Stablecoins differ primarily in how they maintain their value. The structure of their reserves determines their stability, transparency, and risk profile.

Fiat-Backed Stablecoins

Fiat-backed stablecoins are supported by reserves held in traditional financial instruments such as cash or short-term government securities.

Each token is typically backed by an equivalent amount of fiat currency or liquid assets held in custody. This model is widely used due to its simplicity and direct link to established financial systems.

The reliability of this structure depends on the transparency and quality of reserve management, as well as the regulatory framework under which the issuer operates.

Asset-Backed Stablecoins

Asset-backed stablecoins are collateralized by tangible assets such as commodities or physical reserves.
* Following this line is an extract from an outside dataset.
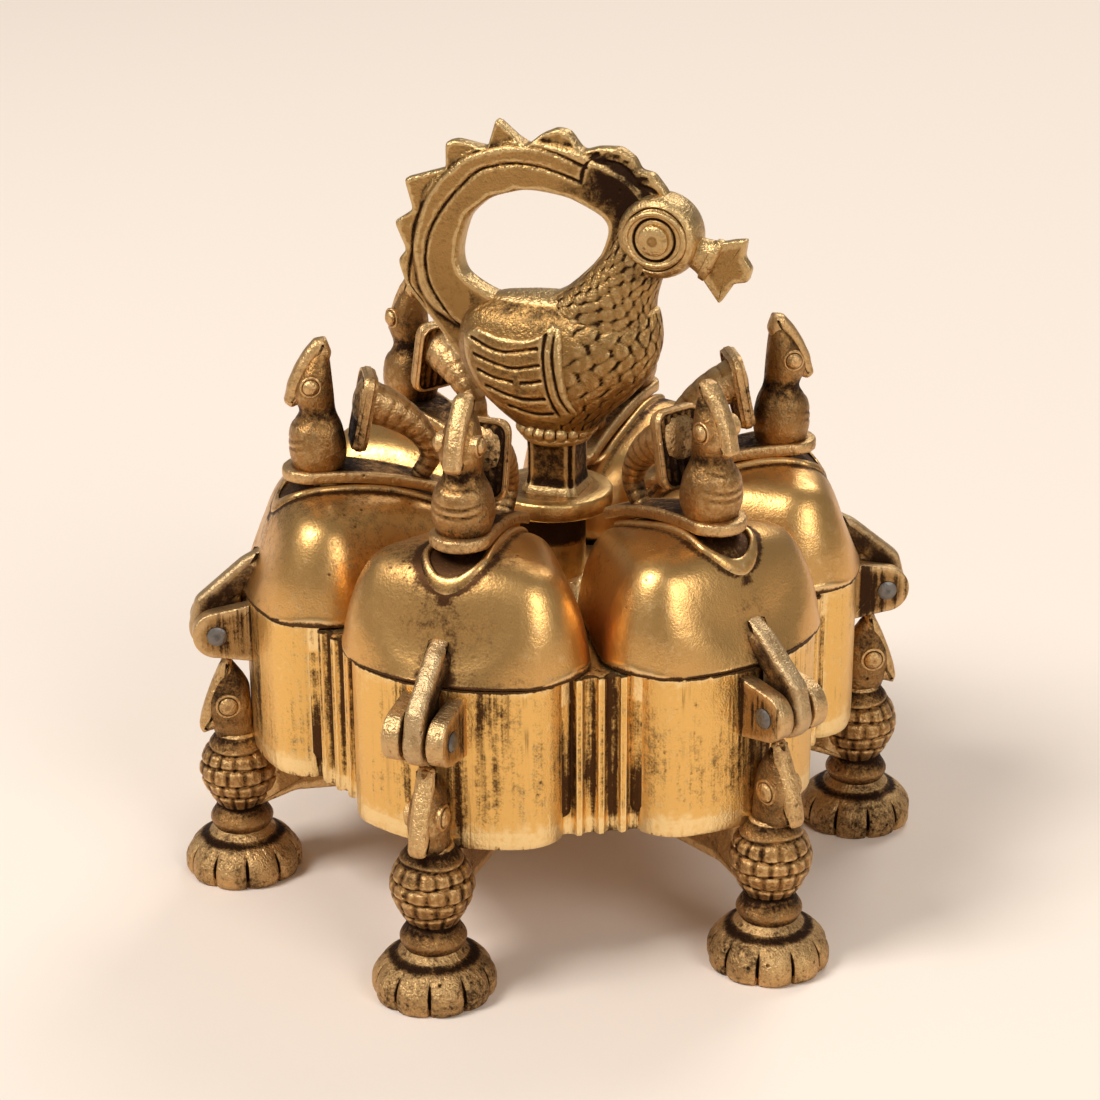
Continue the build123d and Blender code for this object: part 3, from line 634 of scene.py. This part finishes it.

This model introduces an additional layer of diversification by linking digital value to real-world assets. In some cases, these assets include precious metals such as gold, which have historically been used as reserve instruments.

USDKG is an example of this structure. It is a USD-denominated stablecoin backed by physical gold reserves, with independent audits verifying the existence and valuation of the underlying collateral. This design combines digital settlement capabilities with a reserve model grounded in a globally recognized asset.

Such structures are particularly relevant in environments where stability, transparency, and long-term value preservation are key considerations.

Crypto-Collateralized Stablecoins

Crypto-collateralized stablecoins are backed by other digital assets, typically held in smart contracts.

To maintain stability, these systems are often overcollateralized, meaning the value of the collateral exceeds the value of the issued stablecoins. This helps absorb price fluctuations in the underlying assets.

These models are commonly used in decentralized finance, where transparency and on-chain verification are central to the system’s design.

Algorithmic Stablecoins

Algorithmic stablecoins attempt to maintain their value through supply and demand mechanisms rather than direct collateral backing.

These systems adjust the circulating supply of tokens based on market conditions, often using automated protocols. While this approach introduces flexibility, it also depends heavily on market confidence and system design.

As a result, algorithmic models are typically considered more experimental and require careful evaluation.

How Stablecoins Maintain Their Value

The stability of a stablecoin depends on the mechanism used to maintain its peg to a reference asset.

In fiat-backed and asset-backed models, stability is achieved through reserves that support the value of the issued tokens. These reserves are often held in custody and verified through audits or reporting frameworks.

In crypto-collateralized systems, stability is maintained through overcollateralization and automated liquidation mechanisms.

In algorithmic systems, stability relies on supply adjustments and market incentives.

Across all models, transparency, governance, and reserve verification play a critical role in maintaining confidence.

How Stablecoins Are Used

Stablecoins are widely used across both traditional and digital financial environments.

In trading, they serve as a base currency for liquidity and settlement. In payments, they enable faster and more predictable transfers across borders. In treasury operations, they provide a tool for managing digital asset exposure while maintaining a stable unit of account.

In decentralized finance, stablecoins are used as collateral, liquidity assets, and settlement layers for various protocols.

As these use cases expand, stablecoins are increasingly integrated into broader financial systems, including payment platforms and institutional workflows.

Stablecoins in Cross-Border Payments

One of the most significant use cases for stablecoins is cross-border payments.

By enabling direct transfers on blockchain networks, stablecoins reduce dependency on multi-step settlement processes. Transactions can be executed globally with consistent pricing and without reliance on banking hours.

For businesses operating across regions, this improves cash flow management and reduces friction in international transactions.

This shift is also reflected at the institutional level. As Kristalina Georgieva has emphasized:

“We need to make cross-border payments faster, cheaper, more transparent and more inclusive.”

Stablecoins are increasingly contributing to this direction by enabling more efficient settlement and broader access to global financial infrastructure.

Stablecoins backed by real-world assets introduce an additional dimension by combining efficient settlement with value stability, particularly in regions where currency volatility can impact trade.

The Role of Stablecoins in Modern Finance

Stablecoins are evolving from niche instruments into core components of financial infrastructure.

Their ability to combine digital transfer efficiency with stable value makes them relevant across multiple layers of the financial system. This includes trading, payments, treasury management, and emerging digital finance applications.

As regulatory frameworks develop and adoption increases, stablecoins are likely to play a growing role in how value is stored, transferred, and managed globally.

Conclusion

Stablecoins represent a convergence between traditional financial concepts and digital asset infrastructure.

They provide a stable unit of value within blockchain-based systems while enabling faster, more transparent, and more flexible transactions. Their design varies across different models, each with its own approach to maintaining stability and managing risk.

As global financial systems continue to evolve, stablecoins are becoming an essential tool for bridging traditional finance and digital markets.

In this context, the structure of the underlying reserves, the level of transparency, and the intended use case will define how stablecoins are integrated into the next generation of financial infrastructure.